Train on the given set and fill the models variables

__sleep()

Just save the probabilities for reuse

Details

at line 21
public __construct()

at line 35
public float getPrior(string $class)

Return the prior probability of class $class P(c) as computed by the training data

Parameters

string $class

Return Value

float prior probability

at line 47
public float getCondProb(string $term, string $class)

Return the conditional probability of a term for a given class.

Parameters

string $term The term (word, feature id, ...)
string $class The class

Return Value

float

at line 70
public array train_with_context(array $train_ctx, FeatureFactoryInterface $ff, TrainingSet $tset, integer $a_smoothing = 1)

Train on the given set and fill the model's variables.

Use the
training context provided to update the counts as if the training
set was appended to the previous one that provided the context.

It can be used for incremental training. It is not meant to be used
with the same training set twice.

Parameters

array $train_ctx The previous training context
FeatureFactoryInterface $ff A feature factory to compute features from a training document
TrainingSet $tset The training set
integer $a_smoothing The parameter for additive smoothing.
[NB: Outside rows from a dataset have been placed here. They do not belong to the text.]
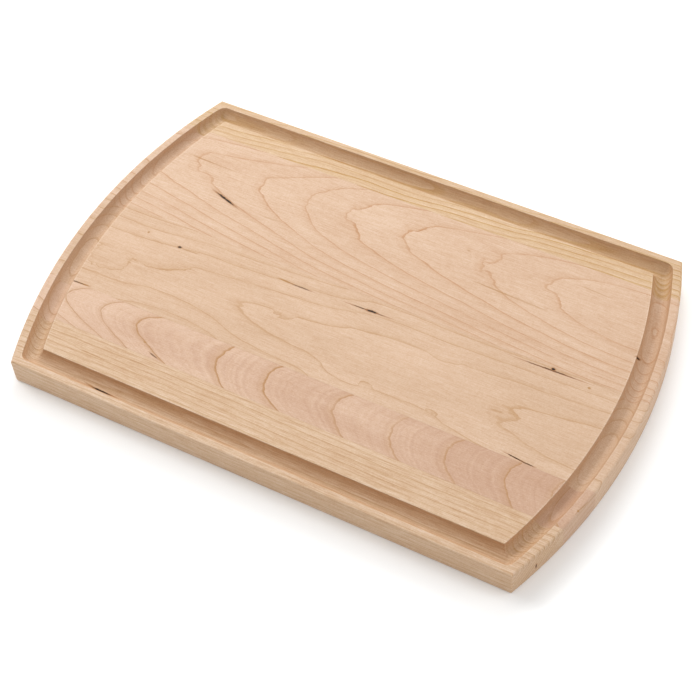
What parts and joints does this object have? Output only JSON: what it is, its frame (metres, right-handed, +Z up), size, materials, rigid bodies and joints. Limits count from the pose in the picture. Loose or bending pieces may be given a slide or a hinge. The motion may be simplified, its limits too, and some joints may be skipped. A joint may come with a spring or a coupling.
{
  "type": "cutting board",
  "caption": "Flat rectangular wooden board with bowed ends, glued up from long staves, with a half-round juice groove around the top near its edge.",
  "frame": {"origin": "middle of the underside", "axes": "+X along the board's length and grain, +Y across it towards the back long side, +Z up out of the grooved face"},
  "size_m": [0.4064, 0.2666, 0.02],
  "materials": {
    "front_edge_stave": "satin",
    "front_inner_stave": "satin",
    "middle_stave": "satin",
    "back_inner_stave": "satin",
    "back_edge_stave": "satin"
  },
  "bodies": {
    "root": {"front_edge_stave": "front_edge_stave", "front_inner_stave": "front_inner_stave", "middle_stave": "middle_stave", "back_inner_stave": "back_inner_stave", "back_edge_stave": "back_edge_stave"}
  },
  "joints": []
}
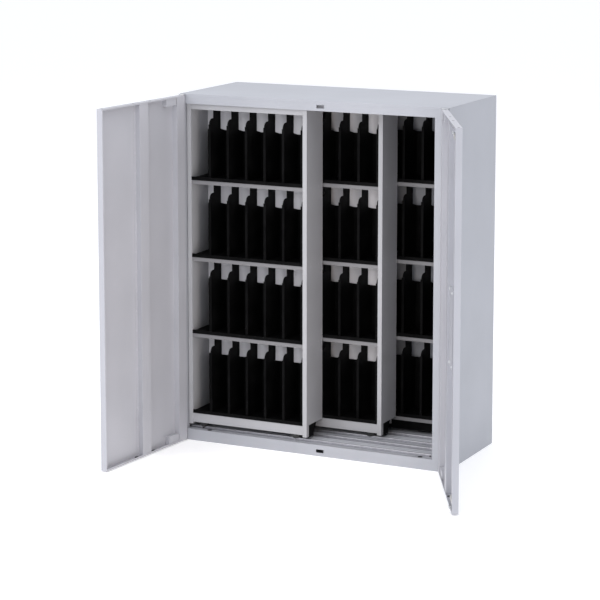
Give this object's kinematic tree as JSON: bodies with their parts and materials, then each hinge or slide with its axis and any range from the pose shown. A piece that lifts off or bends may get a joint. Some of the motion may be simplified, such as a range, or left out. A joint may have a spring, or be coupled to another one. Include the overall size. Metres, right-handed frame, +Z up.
{
  "type": "office storage cabinet",
  "caption": "Low two-door steel cabinet with sliding divider carriers on floor tracks in front of a fixed divider rack",
  "frame": {"origin": "centre of the body's footprint, on the floor", "axes": "+X to the right seen from the front, +Y to the back, +Z up"},
  "size_m": [1.1322, 0.8269, 1.1],
  "materials": {
    "cabinet_paint": "satin light grey powder coat",
    "rack_paint": "satin warm grey powder coat",
    "divider_plastic": "black moulded",
    "zinc_steel": "zinc plated",
    "nylon": "natural nylon",
    "rubber": "matt black"
  },
  "bodies": {
    "cabinet": {"left_side_panel": "cabinet_paint", "right_side_panel": "cabinet_paint", "top_panel": "cabinet_paint", "back_panel": "cabinet_paint", "rear_base_rail": "cabinet_paint", "base_cross_members": "cabinet_paint", "floor_pan": "cabinet_paint", "top_front_rail": "cabinet_paint", "bottom_front_rail": "cabinet_paint", "right_front_post": "cabinet_paint", "front_row_tracks": "zinc_steel", "middle_row_tracks": "zinc_steel", "ceiling_guides": "zinc_steel", "buffers": "rubber", "levelling_feet": "zinc_steel", "adjuster_caps": "divider_plastic", "left_hinge_brackets": "zinc_steel", "right_hinge_brackets": "zinc_steel", "rear_uprights": "rack_paint", "rear_shelves": "rack_paint", "rear_trays": "divider_plastic", "rear_left_dividers": "divider_plastic", "rear_right_dividers": "divider_plastic"},
    "front_carrier": {"front_carrier_left_side": "rack_paint", "front_carrier_right_side": "rack_paint", "front_carrier_back": "rack_paint", "front_carrier_top": "rack_paint", "front_carrier_shelves": "rack_paint", "front_carrier_base": "rack_paint", "front_carrier_trays": "divider_plastic", "front_carrier_dividers": "divider_plastic", "front_carrier_wheel_brackets": "zinc_steel", "front_carrier_guide_blocks": "nylon"},
    "front_carrier_left_wheels": {"front_carrier_left_wheels": "nylon"},
    "front_carrier_right_wheels": {"front_carrier_right_wheels": "nylon"},
    "middle_carrier": {"middle_carrier_left_side": "rack_paint", "middle_carrier_right_side": "rack_paint", "middle_carrier_back": "rack_paint", "middle_carrier_top": "rack_paint", "middle_carrier_shelves": "rack_paint", "middle_carrier_base": "rack_paint", "middle_carrier_trays": "divider_plastic", "middle_carrier_dividers": "divider_plastic", "middle_carrier_wheel_brackets": "zinc_steel", "middle_carrier_guide_blocks": "nylon"},
    "middle_carrier_left_wheels": {"middle_carrier_left_wheels": "nylon"},
    "middle_carrier_right_wheels": {"middle_carrier_right_wheels": "nylon"},
    "left_door": {"left_door_panel": "cabinet_paint", "left_door_stiffener": "cabinet_paint", "left_door_pivot_blocks": "cabinet_paint"},
    "right_door": {"right_door_panel": "cabinet_paint", "right_door_stiffener": "cabinet_paint", "right_door_pivot_blocks": "cabinet_paint", "lock_case": "cabinet_paint", "rod_guides": "nylon", "handle_dish": "zinc_steel"},
    "handle": {"handle": "zinc_steel"},
    "upper_latch_rod": {"upper_latch_rod": "zinc_steel"},
    "lower_latch_rod": {"lower_latch_rod": "zinc_steel"},
    "lock_cylinder": {"lock_cylinder": "zinc_steel"}
  },
  "joints": [
    {"name": "front_carrier_slide", "type": "slide", "parent": "cabinet", "child": "front_carrier", "axis": [1, 0, 0], "range_m": [0, 0.453]},
    {"name": "middle_carrier_slide", "type": "slide", "parent": "cabinet", "child": "middle_carrier", "axis": [1, 0, 0], "range_m": [-0.198, 0.255]},
    {"name": "left_door_hinge", "type": "hinge", "parent": "cabinet", "child": "left_door", "pos_m": [-0.439, -0.2, 0.55], "axis": [0, 0, 1], "range_deg": [-85.5, 94.5]},
    {"name": "right_door_hinge", "type": "hinge", "parent": "cabinet", "child": "right_door", "pos_m": [0.439, -0.2, 0.55], "axis": [0, 0, 1], "range_deg": [-117.5, 62.5]},
    {"name": "handle_turn", "type": "hinge", "parent": "right_door", "child": "handle", "pos_m": [0.61954, -0.54682, 0.526], "axis": [-0.887, -0.4617, 0], "range_deg": [0, 90]},
    {"name": "upper_rod_slide", "type": "slide", "parent": "right_door", "child": "upper_latch_rod", "axis": [0, 0, 1], "range_m": [0, 0.0065]},
    {"name": "lower_rod_slide", "type": "slide", "parent": "right_door", "child": "lower_latch_rod", "axis": [0, 0, -1], "range_m": [0, 0.0065]},
    {"name": "lock_turn", "type": "hinge", "parent": "right_door", "child": "lock_cylinder", "pos_m": [0.61954, -0.54682, 0.578], "axis": [-0.887, -0.4617, 0], "range_deg": [0, 90]},
    {"name": "front_carrier_left_wheels_spin", "type": "hinge", "parent": "front_carrier", "child": "front_carrier_left_wheels", "pos_m": [-0.388, -0.126, 0.0563], "axis": [0, 1, 0], "continuous": true},
    {"name": "front_carrier_right_wheels_spin", "type": "hinge", "parent": "front_carrier", "child": "front_carrier_right_wheels", "pos_m": [-0.065, -0.126, 0.0563], "axis": [0, 1, 0], "continuous": true},
    {"name": "middle_carrier_left_wheels_spin", "type": "hinge", "parent": "middle_carrier", "child": "middle_carrier_left_wheels", "pos_m": [-0.19, -0.005, 0.0563], "axis": [0, 1, 0], "continuous": true},
    {"name": "middle_carrier_right_wheels_spin", "type": "hinge", "parent": "middle_carrier", "child": "middle_carrier_right_wheels", "pos_m": [0.133, -0.005, 0.0563], "axis": [0, 1, 0], "continuous": true}
  ],
  "couplings": [
    {"joint": "handle_turn", "follows": "upper_rod_slide", "rad_per_m": 241.66},
    {"joint": "lower_rod_slide", "follows": "upper_rod_slide", "ratio": 1},
    {"joint": "front_carrier_left_wheels_spin", "follows": "front_carrier_slide", "rad_per_m": 76.923},
    {"joint": "front_carrier_right_wheels_spin", "follows": "front_carrier_slide", "rad_per_m": 76.923},
    {"joint": "middle_carrier_left_wheels_spin", "follows": "middle_carrier_slide", "rad_per_m": 76.923},
    {"joint": "middle_carrier_right_wheels_spin", "follows": "middle_carrier_slide", "rad_per_m": 76.923}
  ]
}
Defaults to add-one smoothing.

Return Value

array Return a training context to be used for further incremental training, although this is not necessary since the changes also happen in place

at line 112
public array train(FeatureFactoryInterface $ff, TrainingSet $tset, integer $a_smoothing = 1)

Train on the given set and fill the models variables

priors[c] = NDocs[c]/NDocs
condprob[t][c] = count( t in c) + 1 / sum( count( t' in c ) + 1 , for every t' )
unknown[c] = condbrob['word that doesnt exist in c'][c] ( so that count(t in c)==0 )

More information on the algorithm can be found at
http://nlp.stanford.edu/IR-book/html/htmledition/naive-bayes-text-classification-1.html

Parameters

FeatureFactoryInterface $ff A feature factory to compute features from a training document
TrainingSet $tset The training set
integer $a_smoothing The parameter for additive smoothing. Defaults to add-one smoothing.

Return Value

array Return a training context to be used for incremental training

at line 192
public __sleep()

Just save the probabilities for reuse